My big concern is that dropping the reserved bit is going to be much 
more error prone than the work I have done in this patch set since it is 
much more likely that somebody somewhere has made a false reliance on it 
being set. If you have any tests you usually run for memory hotplug it 
would be useful if you could point me in that direction. Then I can move 
forward with the upcoming patch set with a bit more confidence.

> P.S.
> There is always that tempting thing to follow the existing code and
> tweak it for a new purpose. This approach, however, adds more and more
> complex code on top of something that might be wrong or stale already.
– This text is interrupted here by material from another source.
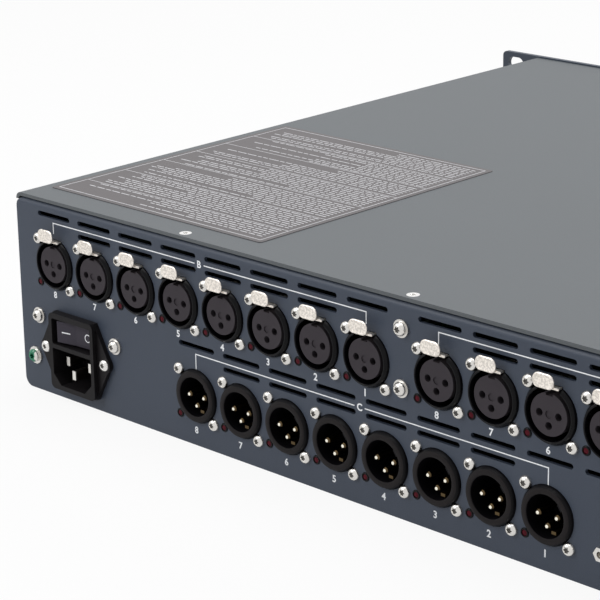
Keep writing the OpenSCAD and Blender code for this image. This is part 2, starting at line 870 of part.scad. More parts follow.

> I have seen that in MM code countless times and I have contributed to
> that myself. I am sorry to push back on this so hard but this code is
> a mess and any changes to make it more optimal should really make sure
> the foundations are solid before. Been there done that, not a huge fun
> but that is the price for having basically unmaintained piece of code
> that random usecases stop by and do what they need without ever
> following up later.

That is what I am doing. That is why I found and dropped the check for 
the NUMA not in the deferred init. I am pushing back on code where it 
makes sense to do so and determine what actually is adding value. My 
concern is more that I am worried that trying to make things "perfect" 
might be getting in the way of "good". Kernel development has always 
been an incremental process. My preference would be to lock down what we 
have before I go diving in and cleaning up other bits of the memory init.